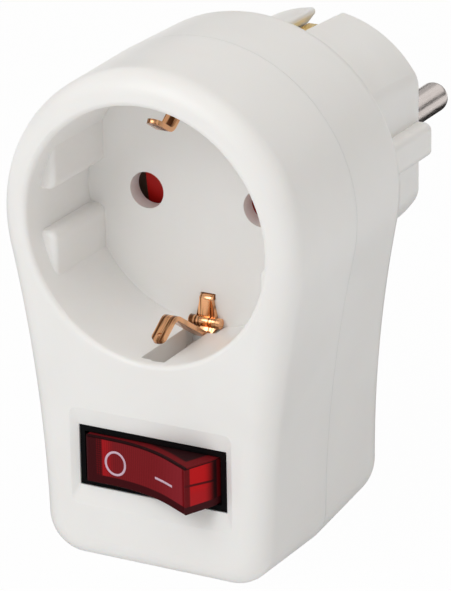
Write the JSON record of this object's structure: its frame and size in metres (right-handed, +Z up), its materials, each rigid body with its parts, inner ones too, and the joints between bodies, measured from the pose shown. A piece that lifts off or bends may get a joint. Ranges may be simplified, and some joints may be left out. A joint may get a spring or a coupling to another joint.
{
  "type": "switched adapter plug",
  "caption": "White mains adapter with an earthed socket recess, sprung earth clips, a red lit rocker switch below it and a round earthed plug with two pins behind it.",
  "frame": {"origin": "centre of the plug's seating face, midway between its two pins", "axes": "+Y runs along the pins into the wall socket, +X is to the right seen from the front, +Z is up"},
  "size_m": [0.0494, 0.0825, 0.0776],
  "materials": {
    "shell": "white moulded plastic, satin",
    "carrier": "dark brown heat-resistant moulding",
    "shutter": "red moulded plastic",
    "copper": "bright copper-coloured spring strip",
    "brass": "bright stamped brass strip",
    "nickel": "nickel-plated, polished",
    "steel": "zinc-plated steel",
    "black_plastic": "black moulded plastic, satin",
    "rocker_red": "translucent red moulded plastic",
    "lamp_glass": "clear lamp glass",
    "resistor": "lacquered ceramic"
  },
  "bodies": {
    "housing": {"front_shell": "shell", "rear_shell": "shell", "plug_body": "shell", "contact_carrier": "carrier", "shutter_spring": "steel", "live_contact": "brass", "neutral_contact": "brass", "socket_earth_bracket": "copper", "plug_earth_bracket": "brass", "earth_rivet": "brass", "live_pin": "nickel", "neutral_pin": "nickel", "live_bar": "brass", "lamp_bar": "brass", "switch_body": "black_plastic", "common_terminal": "brass", "load_terminal": "brass", "lamp_terminal": "brass", "housing_screws": "steel", "carrier_screws": "steel"},
    "shutter": {"shutter_rotor": "shutter"},
    "switch_rocker": {"rocker": "rocker_red", "plunger": "black_plastic", "plunger_spring": "steel", "neon_lamp": "lamp_glass", "lamp_resistor": "resistor"},
    "switch_lever": {"contact_lever": "brass"}
  },
  "joints": [
    {"name": "shutter_turn", "type": "hinge", "parent": "housing", "child": "shutter", "pos_m": [0, -0.036, 0], "axis": [0, 1, 0], "range_deg": [0, 36], "stiffness_Nm_per_rad": 0.0005, "springref_deg": -22.92, "deforming": ["shutter_spring"]},
    {"name": "rocker_tilt", "type": "hinge", "parent": "housing", "child": "switch_rocker", "pos_m": [0.0004, -0.056, -0.036], "axis": [0, 0, 1], "range_deg": [0, 28]},
    {"name": "lever_tilt", "type": "hinge", "parent": "housing", "child": "switch_lever", "pos_m": [0.0004, -0.0473, -0.036], "axis": [0, 0, 1], "range_deg": [-12, 0]}
  ],
  "couplings": [
    {"joint": "lever_tilt", "follows": "rocker_tilt", "ratio": -0.42857}
  ]
}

* _Given task_: The lines above should be duplicated exactly.

* _Expected output_:
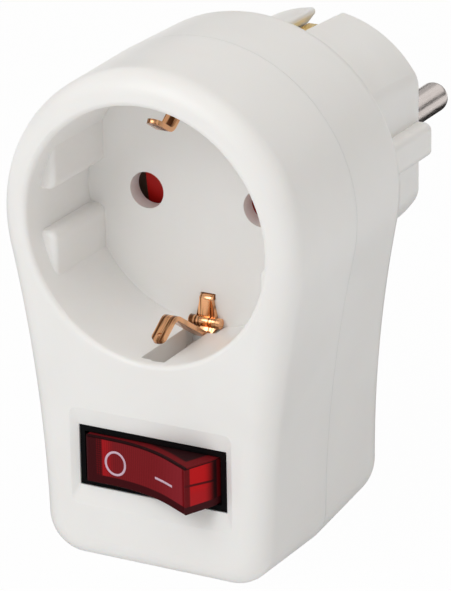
Write the JSON record of this object's structure: its frame and size in metres (right-handed, +Z up), its materials, each rigid body with its parts, inner ones too, and the joints between bodies, measured from the pose shown. A piece that lifts off or bends may get a joint. Ranges may be simplified, and some joints may be left out. A joint may get a spring or a coupling to another joint.
{
  "type": "switched adapter plug",
  "caption": "White mains adapter with an earthed socket recess, sprung earth clips, a red lit rocker switch below it and a round earthed plug with two pins behind it.",
  "frame": {"origin": "centre of the plug's seating face, midway between its two pins", "axes": "+Y runs along the pins into the wall socket, +X is to the right seen from the front, +Z is up"},
  "size_m": [0.0494, 0.0825, 0.0776],
  "materials": {
    "shell": "white moulded plastic, satin",
    "carrier": "dark brown heat-resistant moulding",
    "shutter": "red moulded plastic",
    "copper": "bright copper-coloured spring strip",
    "brass": "bright stamped brass strip",
    "nickel": "nickel-plated, polished",
    "steel": "zinc-plated steel",
    "black_plastic": "black moulded plastic, satin",
    "rocker_red": "translucent red moulded plastic",
    "lamp_glass": "clear lamp glass",
    "resistor": "lacquered ceramic"
  },
  "bodies": {
    "housing": {"front_shell": "shell", "rear_shell": "shell", "plug_body": "shell", "contact_carrier": "carrier", "shutter_spring": "steel", "live_contact": "brass", "neutral_contact": "brass", "socket_earth_bracket": "copper", "plug_earth_bracket": "brass", "earth_rivet": "brass", "live_pin": "nickel", "neutral_pin": "nickel", "live_bar": "brass", "lamp_bar": "brass", "switch_body": "black_plastic", "common_terminal": "brass", "load_terminal": "brass", "lamp_terminal": "brass", "housing_screws": "steel", "carrier_screws": "steel"},
    "shutter": {"shutter_rotor": "shutter"},
    "switch_rocker": {"rocker": "rocker_red", "plunger": "black_plastic", "plunger_spring": "steel", "neon_lamp": "lamp_glass", "lamp_resistor": "resistor"},
    "switch_lever": {"contact_lever": "brass"}
  },
  "joints": [
    {"name": "shutter_turn", "type": "hinge", "parent": "housing", "child": "shutter", "pos_m": [0, -0.036, 0], "axis": [0, 1, 0], "range_deg": [0, 36], "stiffness_Nm_per_rad": 0.0005, "springref_deg": -22.92, "deforming": ["shutter_spring"]},
    {"name": "rocker_tilt", "type": "hinge", "parent": "housing", "child": "switch_rocker", "pos_m": [0.0004, -0.056, -0.036], "axis": [0, 0, 1], "range_deg": [0, 28]},
    {"name": "lever_tilt", "type": "hinge", "parent": "housing", "child": "switch_lever", "pos_m": [0.0004, -0.0473, -0.036], "axis": [0, 0, 1], "range_deg": [-12, 0]}
  ],
  "couplings": [
    {"joint": "lever_tilt", "follows": "rocker_tilt", "ratio": -0.42857}
  ]
}